On Thursday, the D.C. Circuit Court of Appeals rejected the CIA's motion, agreeing with the Archive and its supporters that the case merits the court's
full consideration, and set a briefing schedule through March 2013 for the lawsuit to continue.
"The CIA told the courts that a decades-old draft history should stay secret because it would 'confuse the public' and make CIA historians less candid,"

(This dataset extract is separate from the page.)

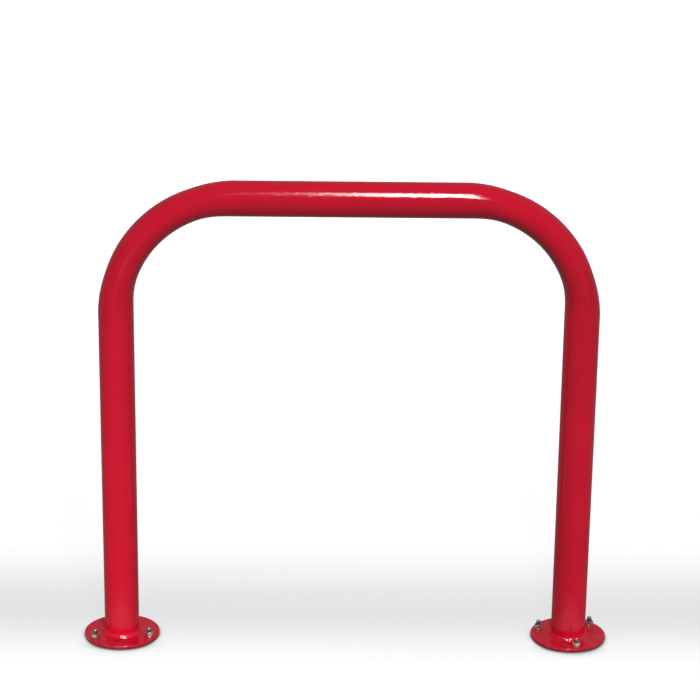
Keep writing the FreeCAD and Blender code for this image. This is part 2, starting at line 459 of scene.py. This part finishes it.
def nut_piece(side, number):
    node = f"{side}_nut_{number}"
    stud = f"{side}_anchor_stud_{number}"
    low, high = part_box(node)
    reach, turn = hexagon_of(node)
    flat = reach * HEXAGON_FLAT_SHARE
    face_ring = flat * NUT_FACE_SHARE
    bore = half_width(stud) + NUT_BORE_GAP
    outline = hexagon_outline(reach)
    drop = [max(0.0, p.length - face_ring) * NUT_CHAMFER_SLOPE for p in outline]

    def circle(radius, z):
        return [(p.x / p.length * radius, p.y / p.length * radius, z) for p in outline]

    # Each ring of points, with its shares of grime and painted shade, and of wear
    rings = [
        (circle(bore, low.z + COUNTERSINK), 1.0, 0.0),
        (circle(bore + COUNTERSINK, low.z), 0.6, 0.0),
        (circle(face_ring, low.z), 0.5, 0.0),
        ([(p.x, p.y, low.z + d) for p, d in zip(outline, drop)], 0.0, 0.6),
        ([(p.x, p.y, high.z - d) for p, d in zip(outline, drop)], 0.0, 1.0),
        (circle(face_ring, high.z), 0.0, 0.4),
        (circle(bore + COUNTERSINK, high.z), 0.5, 0.0),
        (circle(bore, high.z - COUNTERSINK), 1.0, 0.0),
    ]
    # Wear is at the corners, and fades towards the middle of each flat
    corner_share = [max(0.0, (p.length - flat) / (reach - flat)) ** 2 for p in outline]
    points = [p for ring, _, _ in rings for p in ring]
    hollows = [grime_and_shade for ring, grime_and_shade, _ in rings for _ in ring]
    worn = [wear * share for _, _, wear in rings for share in corner_share]
    faces = ring_faces(len(rings), len(outline), True)
    name = node.replace("nut", "zinc_nut")
    made = piece(name, ZINC_PLATE, "zinc_plate", points, faces, hollow=hollows, worn=worn)
    round_edges(made, NUT_EDGE_ROUND, segments=2, from_deg=30.0)
    place_piece(made, axis_of(stud), node, turn)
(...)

remarked Tom Blanton, director of the National Security Archive. "In fact, that policy would put off limits half of what's in our country's National
Archives, and the only confused people would be government itself, unable to learn from its own mistakes because the history was locked under Maxwell
Smart's Cone of Silence."
Allon Kedem and Cliff Sloan of the law firm of Skadden, Arps, Slate, Meagher, and Flom represent the Archive in this case as part of the firm's pro bono publico commitment. Veteran FOIA litigator David Sobel represented the Archive in the first stages of the case and won the release of
three volumes of the history. The director of the Archive's Cuba Documentation Project, Peter Kornbluh, wrote and filed the original Freedom of Information
Act request in the case.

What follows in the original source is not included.